Your research is a treasure trove of possibilities for biomimetics?
I am not able to come up with designs for these products myself as I do not have the engineering knowledge, however I hope my research can be used to create something useful for people.
In terms of social contribution, research into interactions between living things may be beneficial for the conservation of natural ecosystems. That is to say, if we can establish what kind of interactions exist between organisms; we can understand whether environmental factors will have a strong impact on the ecosystem. For example, some natural forests are able to protect themselves from invasive species. Even if an invasive insect species manages to enter the forest, there are animals that will consume it and the highly competitive native trees exclude invasive plant species.
In other words, the competition between organisms and the relationships between predators and prey are intertwined in such a complex way that species from outside are not able to participate. In addition to this, such rich forests also help to minimize the impact of species proliferation and extinction. Species interactions encompass competition and predator-prey relationships among a wide variety of species. By conducting research into these interactions, we can get a sense of the strength of a particular ecosystem and be able to explain it in a logical way.
It is a fascinating area of research. Thank you very much for your time.
Note: this article is also available as a PDF in Vol. 10 of the Kobe University Newsletter “Kaze” (April 2021).
Associate Professor SUGIURA Shinji (Graduate School of Agricultural Science)

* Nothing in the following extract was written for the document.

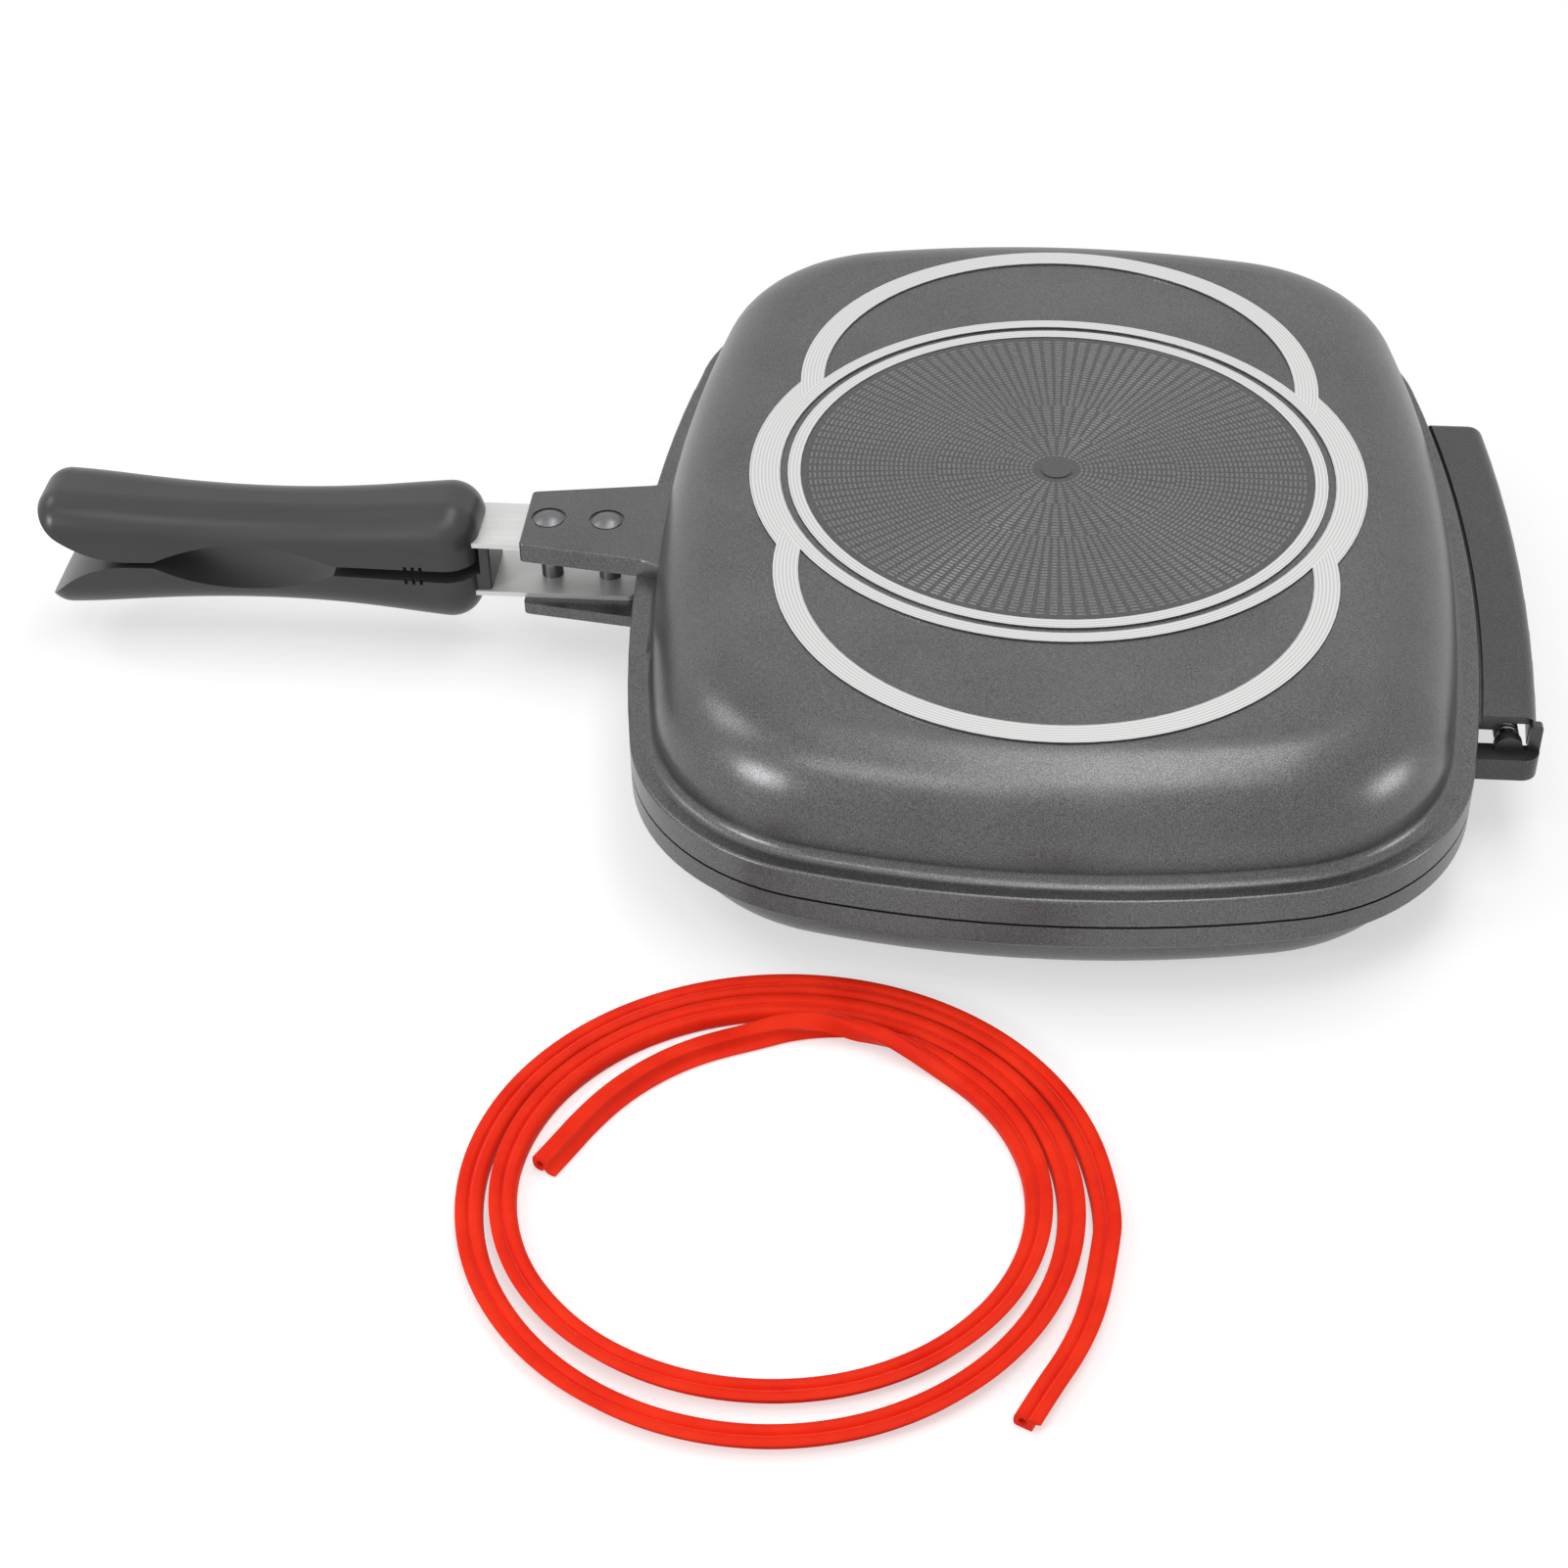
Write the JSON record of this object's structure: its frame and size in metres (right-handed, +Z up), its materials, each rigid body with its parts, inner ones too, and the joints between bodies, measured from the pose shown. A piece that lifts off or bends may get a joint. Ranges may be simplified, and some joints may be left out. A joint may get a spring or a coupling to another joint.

Dr. Sugiura graduated from Kyoto University in 2004. Before taking up his current position at Kobe University in 2013, he was a researcher at the Forestry and Forest Products Research Institute. He has received the 18th Denzaburo Miyadi Award from the Ecological Society of Japan and the Young Scientist Award from the Entomological Society of Japan for his work that has focused on the ecological roles of insects and species interactions. He is interested in insects’ interactions with various other organisms, including plants, birds, mammals, amphibians, fungi and slime molds.